Some of these projects include “Sindh School Rehabilitation Project under Flood Restoration Program,”, the “Women Inclusive Finance Development Program,”, and the “KPK Food security support project” etc.

Notably, the Higher Education Commission and the Ministry of Housing and Works have also faced challenges in utilising their allocated funds effectively.

The constrained development spending is likely to impede infrastructure projects and adversely affect the standards of living of the population. With insufficient funding, the country’s infrastructure development may face setbacks, exacerbating existing economic challenges. While it may make life easier for a limited time in the constituencies, the year will conclude without having met the infrastructural development goals for the fiscal years, setting the country back by not only that development but also the fruits of that particular development in the form of trade and exports. 
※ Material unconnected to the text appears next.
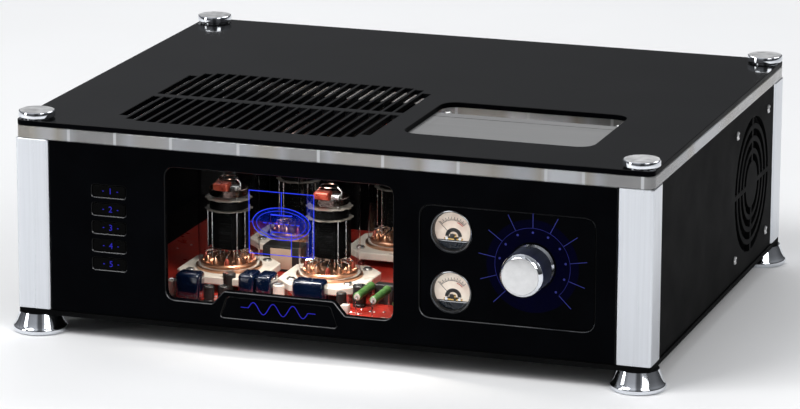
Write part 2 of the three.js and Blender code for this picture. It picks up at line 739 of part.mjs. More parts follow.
function addFan() {
  const { y, z, size } = FAN;
  const boltHoles = fanBolts().map((bolt) => polygonHole(...bolt, FAN.boltHole, COARSE_SIDES));
  const holes = [polygonHole(y, z, FAN_BORE, FINE_SIDES), ...boltHoles];
  const shell = plateRight(withHoles(rectangle(y, z, size, size, 5), holes), FAN_LEFT, FAN.depth);
  const strutThickness = 3;
  const strutHalf = 2;
  const strutEnd = FAN_BORE + 0.8;
  const mount = plateRight(roundShape(y, z, FAN_MOTOR_RADIUS), FAN_LEFT, strutThickness);
  const inside = [FAN_LEFT, FAN_LEFT + strutThickness];
  const acrossY = block(inside, [y - strutEnd, y + strutEnd], [z - strutHalf, z + strutHalf]);
  const acrossZ = block(inside, [y - strutHalf, y + strutHalf], [z - strutEnd, z + strutEnd]);
  addPart('fan_frame', joined(shell, mount, acrossY, acrossZ), blackPlastic);
  addPart('fan_rotor', rotorGeometry(), blackPlastic, 0, y, z);
}

// A hub with seven pitched blades, turning about X.
function rotorGeometry() {
  const hubLeft = FAN_LEFT + 4;
  const hubRight = FAN_RIGHT - 2;
  const middle = (hubLeft + hubRight) / 2;
  const bladeCount = 7;
  const pitchAngle = THREE.MathUtils.degToRad(52);
  const hub = plateRight(roundShape(0, 0, FAN_MOTOR_RADIUS), hubLeft, hubRight - hubLeft);
  const blades = Array.from({ length: bladeCount }, (_, index) => (
    block([-9.5, 9.5], [-0.8, 0.8], [14, 42])
      .rotateZ(pitchAngle)
      .translate(middle, 0, 0)
      .rotateX((2 * Math.PI * index) / bladeCount)
  ));
  return joined(hub, ...blades);
}

// ---------------------------------------------------------------- rear connectors

const ROCKER = { dz: 12.5, halfX: 8.6, halfZ: 6.2, tilt: 10 };
const SOCKET_MOUTH = { dz: -8, halfX: 12, halfZ: 8.4, floor: 151 };
const ROCKER_PIVOT_Y = REAR_OUTER - 1.5;

// An appliance inlet and a rocker switch bay in one moulding.
function addMainsInlet() {
  const { x, z, halfWidth, halfHeight, bodyHalfWidth, bodyHalfHeight } = INLET;
  const lipBack = REAR_OUTER + 2.5;
  const bodyFront = 147;
  const lipOutline = rectangle(x, z, 2 * halfWidth, 2 * halfHeight, 3);
  const lip = plateForward(lipOutline, lipBack, lipBack - REAR_OUTER);
  const body = block(
    [x - bodyHalfWidth, x + bodyHalfWidth],
    [bodyFront, REAR_OUTER + 0.5],
    [z - bodyHalfHeight, z + bodyHalfHeight],
  );
  const mouth = SOCKET_MOUTH;
  const mouthZ = z + mouth.dz;
  const recess = plateForward(outline([
    [x - mouth.halfX, mouthZ - mouth.halfZ, 0], [x + mouth.halfX, mouthZ - mouth.halfZ, 0],
    [x + mouth.halfX, mouthZ + mouth.halfZ - 5, 0], [x + mouth.halfX - 5, mouthZ + mouth.halfZ, 0],
    [x - mouth.halfX + 5, mouthZ + mouth.halfZ, 0], [x - mouth.halfX, mouthZ + mouth.halfZ - 5, 0],
  ]), lipBack + 1, lipBack + 1 - mouth.floor);
  const bayZ = z + ROCKER.dz;
  const bay = block(
    [x - ROCKER.halfX - 0.6, x + ROCKER.halfX + 0.6], [ROCKER_PIVOT_Y - 7, lipBack + 1],
    [bayZ - ROCKER.halfZ - 1.2, bayZ + ROCKER.halfZ + 1.2],
  );
  const pins = [[-7, -1.5], [0, 3.4], [7, -1.5]].map(([pinX, pinZ]) => (
    block(
      [x + pinX - 1, x + pinX + 1],
      [mouth.floor - 1, lipBack - 4],
      [mouthZ + pinZ - 2, mouthZ + pinZ + 2],
    )
  ));
  addPart('mains_inlet', joined(cut(joined(lip, body), recess, bay), ...pins), blackPlastic);
}

// The rocker's face is a shallow vee. It rests with its upper half pressed in.
function addPowerRocker() {
  const face = outline([
    [-ROCKER.halfZ, 4.6, 0], [0, 3, 0], [ROCKER.halfZ, 4.6, 0], [4.6, -3.4, 0], [-4.6, -3.4, 0],
  ]);
  const length = 2 * ROCKER.halfX;
  const vee = plateUp(face, -ROCKER.halfX, length).rotateY(Math.PI / 2);
  const tilted = vee.rotateX(THREE.MathUtils.degToRad(ROCKER.tilt));
  addPart('power_rocker', tilted, blackPlastic, INLET.x, ROCKER_PIVOT_Y, INLET.z + ROCKER.dz);
}

// Five pairs of phono jacks on one carrier.
function addInputJacks() {
  const { x, z, columns, pitchX, pitchZ, plateWidth, plateHeight } = JACKS;
  const plateBack = REAR_OUTER + 2;
  const jackEnd = plateBack + 10;
  const carrierFront = 150;
  const border = 5;
  const [halfWidth, halfHeight] = [plateWidth / 2, plateHeight / 2];
  const plate = block(
    [x - halfWidth, x + halfWidth], [REAR_OUTER, plateBack], [z - halfHeight, z + halfHeight],
  );
  const carrier = block(
    [x - halfWidth + border, x + halfWidth - border],
    [carrierFront, REAR_OUTER + 0.5],
    [z - halfHeight + border, z + halfHeight - border],
  );
  const barrel = [
    [0, plateBack - 0.5], [4.15, plateBack - 0.5], [4.15, jackEnd],
    [1.7, jackEnd], [1.7, plateBack + 1], [0, plateBack + 1],
  ];
  const jacks = [];
  for (let column = 0; column < columns; column += 1) {
    [-1, 1].forEach((row) => {
      const jackX = x + (column - (columns - 1) / 2) * pitchX;
      jacks.push(turnedBack(barrel, COARSE_SIDES).translate(jackX, 0, z + (row * pitchZ) / 2));
    });
  }
  addPart('input_jacks', joined(plate, carrier, ...jacks), blackPlastic);
}

// Two binding posts on an insulating plate for each channel.
function addSpeakerTerminals() {
  const { z, spread, plateWidth, plateHeight, places } = TERMINALS;
  const plateBack = REAR_OUTER + 2.5;
  const end = -CONTROL_FRONT + 0.7 + VOLUME.length;
  const post = [
    [0, 152], [3, 152], [3, plateBack + 3], [8, plateBack + 3], [8, plateBack + 13], [6.6, plateBack + 14],
    [6.6, end], [2.1, end], [2.1, end - 14], [0, end - 14],
  ];
  places.forEach(([where, x]) => {
    const outline = rectangle(x, z, plateWidth, plateHeight, 3);
    const plate = plateForward(outline, plateBack, plateBack - REAR_OUTER);
    const posts = [-1, 1].map((side) => turnedBack(post, 12).translate(x + (side * spread) / 2, 0, z));
    addPart(`speaker_terminals_${where}`, joined(plate, ...posts), gildedBrass);
  });
}

// ---------------------------------------------------------------- assembly

addBase();
addFeet();
addPillars();
addFrontPanel();
addBadgePlate();
addWindowGlass();
addControlPlate();
addButtons();
addSelectorBoard();
addMeters();
addVolumeControl();
addSidePanels();
addRearPanel();
addDeck();
addHatchCover();
addThumbNuts();
addMainBoard();
addTubes();
addPowerTransformer();
addHeatsink();
addFan();
addMainsInlet();
addPowerRocker();
addInputJacks();
addSpeakerTerminals();

export default amplifier;
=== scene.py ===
"""A tube integrated amplifier with black panels, aluminium corner pillars and a clear acrylic deck.

Sizes and places are in millimetres unless a name says otherwise. +X is right, +Y is back and +Z is up,
seen from in front of the control panel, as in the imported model.
"""

import math
import random

import bmesh
import bpy
from mathutils import Matrix, Vector


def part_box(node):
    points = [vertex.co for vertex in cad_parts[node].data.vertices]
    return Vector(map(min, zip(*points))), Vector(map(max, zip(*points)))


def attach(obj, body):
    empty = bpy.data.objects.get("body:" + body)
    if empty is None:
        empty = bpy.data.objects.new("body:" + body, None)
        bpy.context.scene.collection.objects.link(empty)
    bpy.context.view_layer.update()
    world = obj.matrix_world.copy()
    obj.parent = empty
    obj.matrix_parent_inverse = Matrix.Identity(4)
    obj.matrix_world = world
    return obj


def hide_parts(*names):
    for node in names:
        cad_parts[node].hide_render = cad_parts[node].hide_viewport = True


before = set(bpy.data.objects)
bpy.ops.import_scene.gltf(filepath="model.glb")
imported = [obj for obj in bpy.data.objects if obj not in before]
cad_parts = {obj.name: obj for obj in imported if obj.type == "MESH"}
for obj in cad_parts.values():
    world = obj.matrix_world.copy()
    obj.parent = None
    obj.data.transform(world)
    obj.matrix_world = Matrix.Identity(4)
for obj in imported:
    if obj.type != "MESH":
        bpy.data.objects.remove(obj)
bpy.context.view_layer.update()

MM = 0.001
CHASSIS = "chassis"
TURNED_STEPS = 72
SHARP_ANGLE = math.radians(32)
CORNER_STEPS = 7

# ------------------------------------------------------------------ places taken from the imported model


def box_of(node):
    """Lowest and highest corner of a CAD node, in millimetres."""
    low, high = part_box(node)
    return [value / MM for value in low], [value / MM for value in high]


def middle_of(node):
    return [(a + b) / 2 for a, b in zip(*box_of(node))]


WHERES = ["front_left", "front_right", "rear_left", "rear_right"]
FEET = [middle_of(f"foot_{where}") for where in WHERES]
BASE_TOP = box_of("base_plate")[1][2]
PANEL_LOW, PANEL_HIGH = box_of("front_panel")
PANEL_FRONT, PANEL_BACK = PANEL_LOW[1], PANEL_HIGH[1]
PILLAR_TOP = PANEL_HIGH[2]
PILLAR_SIZE = 22
PILLAR_ROUNDING = 2.2
STUD_RADIUS = 2.5
DECK_LOW, DECK_HIGH = box_of("acrylic_deck")
LID_LOW, LID_HIGH = box_of("black_top_plate")
LID_TOP = LID_HIGH[2]
NUT_HEIGHT = 4.9
BOARD_LOW, BOARD_HIGH = box_of("main_board")
BOARD_TOP = 22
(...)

A classic example of that is the Women inclusive finance development program” project. A project that was valued at Rs 31 billion, and would pay immense benefits in terms of social improvement, banking the unrepresented population of women in Pakistan, and integrating them within the national labour force. The project, since its conception, has faced delays and currently awaits the nod from the Executive Committee of the National Economic Council (ECNEC), due to lack of funds.

Conclusion

In the end it all comes down as a question of principle. One can argue that a constituent’s access to a cleaner street or a filter plant is more important than a textile company’s access to a logistical channel, and nor does this feature aim to counter that argument. The more basic question is, is the MNA in their right to make this choice alone? 

The question underscores the need for improved governance and strategic allocation of resources to optimise development spending in Pakistan. Addressing inefficiencies in fund utilisation and enhancing accountability mechanisms which are imperative for promoting both, a sustainable economic growth and enhancing the quality of life for citizens.